Nous sommes nombreuses et nombreux à jongler entre différents projets que l’on tente de vendre, de financer. Il faut accepter les refus et se dire : « Je vais en imaginer un autre. » Un-e individu-e seul-e ne peut pas le financer, tu dois être en mesure de trouver plusieurs personnes suffisamment intéressées par ton projet pour y investir de l’argent. Mais si l’une d’elles s’en va, tout est remis en question. C’est un boulot très laborieux.

 

Pourquoi avoir fait de la télévision ?

C’est une grande part de ma carrière. Mon expérience à la télévision m’a permis de bosser. Je ne peux pas me permettre d’attendre que quelqu’un-e se pointe et me dise : « Voilà un gros chèque, fais un film avec. » Donc la télévision est une bouée de sauvetage pour beaucoup de réalisatrices et réalisateurs.

 

Avez-vous envie de créer votre propre série un jour ?

Oui ! Je faisais partie de l’équipe de Marshall et Simon. J’ai réalisé le pilote ainsi que quelques épisodes, dans les années 1990. Et j’ai beaucoup aimé ça.
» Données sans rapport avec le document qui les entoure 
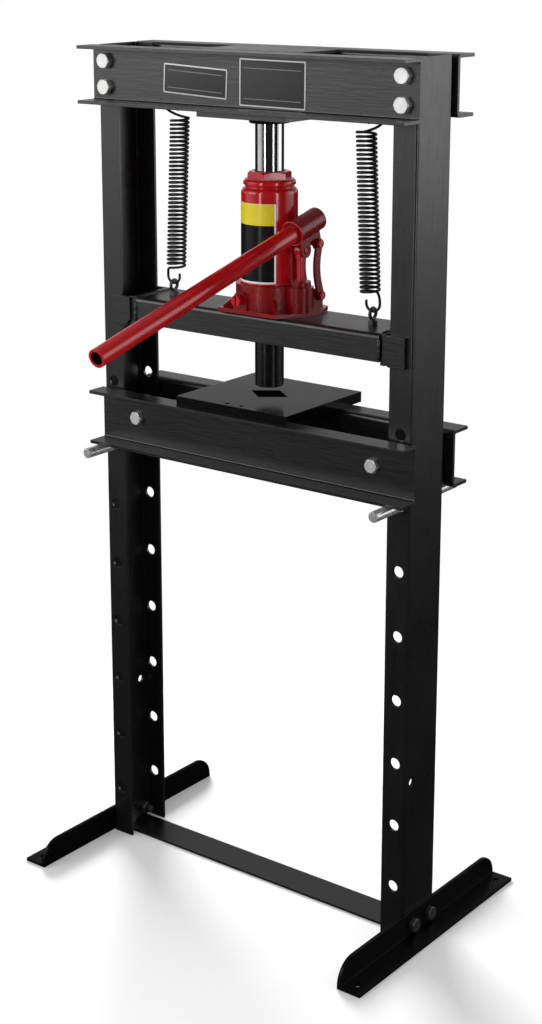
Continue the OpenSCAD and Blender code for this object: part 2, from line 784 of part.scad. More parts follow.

Du coup, j’ai tourné un pilote appelé The Osiris Chronicles pour CBS, qui se déroulait dans l’espace. Et finalement, il n’a pas été acheté (il a néanmoins été diffusé sous forme de téléfilm sur UPN, en 1998, et a été rebaptisé à cette occasion The Warlord: Battle For the Galaxy, ndlr). C’est aussi dur de vendre un pilote qu’un film. Mais je recommencerai !

 

Des projets à venir ?

Toujours. Je ne sais pas lesquels aboutiront, mais ce ne sont pas les idées qui manquent !

 


Cette interview a été réalisée lors des Utopiales 2015.